Both bluster and call names: As columnist Todd Starnes noted, McCain started the dustup by calling “Trump’s supporters ‘crazies’…. and “Ted Cruz a ‘whacko bird’… or… Tea Party members ‘hobbits.’” Starnes went on to say that the “Republican Party’s righteous indignation seems to be a bit selective. It’s just a shame the GOP Establishment doesn’t impugn Democrats with as much gusto as they do conservatives.” One way to tell the GOP Establishment candidates is to see which ones condemned Trump’s statement.
In today’s excessively babbling internet world, should we be as concerned with words as we are of actions? The press lives in words, so they naturally gravitate toward them, but does that mean voters and leaders should? President Washington’s personal credo was “Deeds not Words.” He is cited for his actions, more than for his words.
Words usually do precede actions, but a politician’s words often indicate just the opposite in action. But like the boy who cried wolf, that behavior isn’t sustainable. Many of the conservative rank and file already feel deceived after the landslide GOP victory of the 2014 Republican election changed little. I believe this is why they have harkened to Mr. Trump. This is what populists do: they find upset, ignored people and ignored issues and get in front them. Any of the other candidates could do the same thing.
In McCain’s case his actions often don’t bear out his words. One example, in the area of the last week’s discussion, was when McCain did NOT show more concern about the potential for unintended consequences in Iraq and Afghanistan for the troops, the country and the budget. Others with his experience in Vietnam certainly did foresee problems, and warned of them. Later he did not support Post 9/11 GI Bill so that those in the military would have fewer options to leave the military.
In Trump’s case, he has no public record of his actions for public votes or policies. And since his businesses are all private and not publicly traded and hence require public disclosure, we have less record of his actions or his policies. One example of Trump’s actions that should be noted: Trump’s fortunes have risen as debt levels have risen and the cost of debt has fallen. Yet, with the wind at his back, he is still a serial defaulter.
How did things turn out the last time the country elected a President with no record or background? Should we be quick to support someone with only a record of words, but not of public deeds? Trump appears to be a doer. So is Obama. But would he take his actions on the right course? Let the campaign do its work.
Effective politicians can do what they say. Washington did. More recently the words of the last great Republican President Ronald Reagan were consistent his actions, and they served as a guide. When Reagan warned and then fired the striking federally employed air traffic controllers, American unions and the Soviets took notice and realized this guy meant what he said.
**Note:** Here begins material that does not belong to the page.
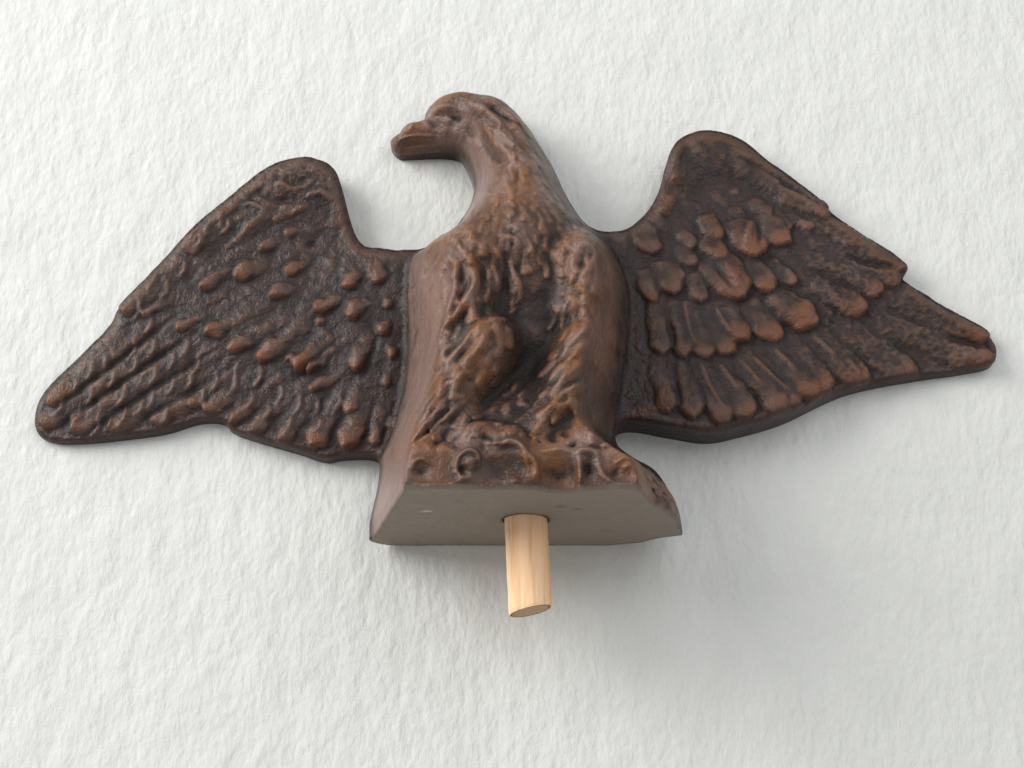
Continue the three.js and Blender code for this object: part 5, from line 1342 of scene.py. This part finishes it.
tree.links.new(maths(tree, "ADD", 0.55, maths(tree, "MULTIPLY", streaks, 0.2)), shader.inputs["Roughness"])
add_bumps(tree, shader, wood_grain.outputs["Height"], strength=0.3, distance=0.0002)
dowel.data.materials.append(wood)

# %% [markdown]
# ## Floor and light
# The ornament lay on its back, so the floor is the upright plane behind it. It is seen from the front
# only: from behind it lets the camera through, and it casts no shadow, so the flat back can be looked
# at too. A large soft lamp stands up and to the left, a weak one opposite, and one behind.

# %% Floor
FLOOR_Y = 21.3
FLOOR_HALF = 1500.0
FLOOR_PALE = linear(212, 213, 209)
FLOOR_GREYER = linear(200, 201, 197)
floor_points = np.array([(-FLOOR_HALF, FLOOR_Y, -FLOOR_HALF), (FLOOR_HALF, FLOOR_Y, -FLOOR_HALF),
                         (FLOOR_HALF, FLOOR_Y, FLOOR_HALF), (-FLOOR_HALF, FLOOR_Y, FLOOR_HALF)])
floor = new_piece("floor", floor_points, np.array([(0, 1, 2), (0, 2, 3)]), {})
paper, tree, shader, place_socket = new_material("pale_floor")
floor_grain = grain_node(tree, stretched(tree, place_socket, (1.0, 1.0, 0.55)), size=620.0, pits=0.1)
tree.links.new(mixed(tree, floor_grain.outputs["Mottle"], FLOOR_PALE, FLOOR_GREYER),
               shader.inputs["Base Color"])
shader.inputs["Roughness"].default_value = 0.85
add_bumps(tree, shader, floor_grain.outputs["Height"], strength=0.6, distance=0.001)
clear = tree.nodes.new("ShaderNodeBsdfTransparent")
either = tree.nodes.new("ShaderNodeMixShader")
tree.links.new(tree.nodes.new("ShaderNodeNewGeometry").outputs["Backfacing"], either.inputs[0])
tree.links.new(shader.outputs[0], either.inputs[1])
tree.links.new(clear.outputs[0], either.inputs[2])
paper_output = next(node for node in tree.nodes if node.type == "OUTPUT_MATERIAL")
tree.links.new(either.outputs[0], paper_output.inputs["Surface"])
floor.data.materials.append(paper)
floor.visible_shadow = False


# %% Lamps and sky
def add_lamp(name, place_mm, target_mm, size_mm, watts, colour):
    """A square lamp at a place, turned to a target."""
    data = bpy.data.lights.new(name, "AREA")
    data.size = size_mm * MM
    data.energy = watts
    data.color = colour
    lamp = bpy.data.objects.new(name, data)
    lamp.location = [value * MM for value in place_mm]
    towards = np.array(target_mm, float) - np.array(place_mm, float)
    lamp.rotation_euler = (math.acos(-towards[2] / np.linalg.norm(towards)), 0,
                           math.atan2(towards[1], towards[0]) - math.pi / 2)
    bpy.context.collection.objects.link(lamp)
    return lamp


EAGLE_MIDDLE = (0, 0, 55)
add_lamp("window", (-950, -520, 500), EAGLE_MIDDLE, size_mm=750, watts=18.5, colour=(1.0, 0.99, 0.97))
add_lamp("fill", (500, -900, 500), EAGLE_MIDDLE, size_mm=900, watts=5.0, colour=(0.97, 0.98, 1.0))
add_lamp("behind", (-300, 700, 400), EAGLE_MIDDLE, size_mm=500, watts=8.0, colour=(1.0, 1.0, 1.0))
world = bpy.data.worlds.new("sky")
world.use_nodes = True
world.node_tree.nodes["Background"].inputs[0].default_value = (0.98, 0.99, 1.0, 1.0)
world.node_tree.nodes["Background"].inputs[1].default_value = 0.5
bpy.context.scene.world = world
bpy.context.scene.view_settings.view_transform = "Standard"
The Republican establishment should make the same distinction for “deeds not words.” We should judge candidates on the efficacy of their actions and whether they keep their word.
Trump’s statement as dissected by Sharyl Attkisson said that McCain was a hero because he was captured, along with stating that he “likes guys that weren’t captured.” These words are at best insulting and oafish. But it is not, as we would say at a Service Academy like the one Senator McCain and Mr. Trump graduated from, a “separation offense.” Is the RNC ready to follow the DNC into political correctness and thought control?
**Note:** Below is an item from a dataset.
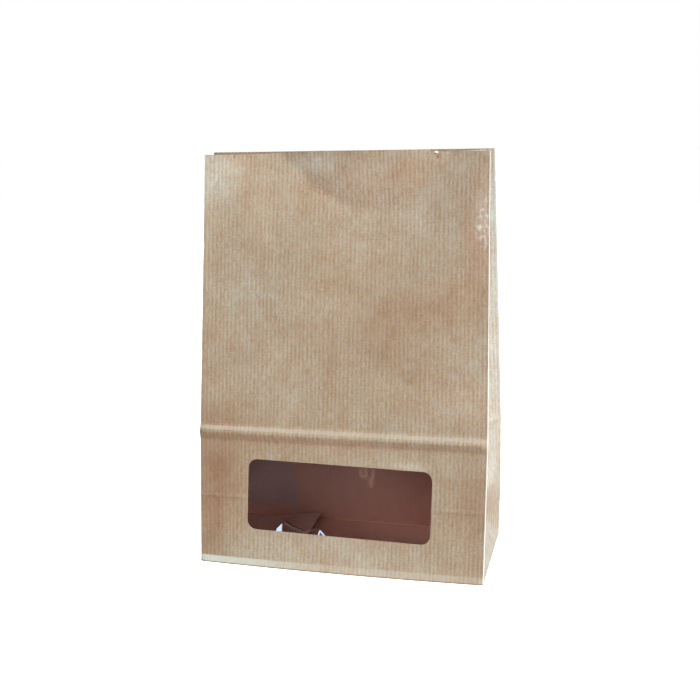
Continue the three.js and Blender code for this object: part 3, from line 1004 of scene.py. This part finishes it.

What about words that oppose the true actions? Another word for this behavior is a lie. And it is a political tool. (“No new taxes.” “You can keep your plan.”) The honor codes and concepts that both Senator McCain and Mr. Trump lived under (at USNA and NYMA) have this violation as a most certain separation offense. In court it is called perjury. Were the RNC or the DNC to start separating its politicians for this, rather than for political correctness, they would no longer be able to field teams. Voters should remember lies.
If the GOP Establishment doesn’t back off Mr. Trump and his bloviating, it should be ready for what it wishes for.
The last time a Bush lost to a Clinton, there was an erratic, self-centered billionaire who ran on a third party ticket and took just enough votes away from an uninspiring George I and his “Read My Lips…” platform that he lost to Bill Clinton. If he is not made welcome, Mr.. Trump may well take his ball and go elsewhere. The Republican Party can’t survive a national election without the Tea Party’s votes and their ground work. Today this motivated force feels violated for at least three Presidential cycles. It feels it has little to gain with another “go along to get along” status quo candidate.
The best thing for the country and for the GOP would be for the RNC to let the campaign and vetting process do its work, and get behind the issues that the party rank-and-file wants, not a few big money elitist cronies want. The campaign is young. There are many good candidates many with more good government experience than Trump, some even have more business experience. They all have real ideas and real plans as well. But if the GOP Establishment ignores core issues, then a good opportunity, where the failures of the Obama Democratic administration shows a need for a change in direction, will go from bad to just plain ugly.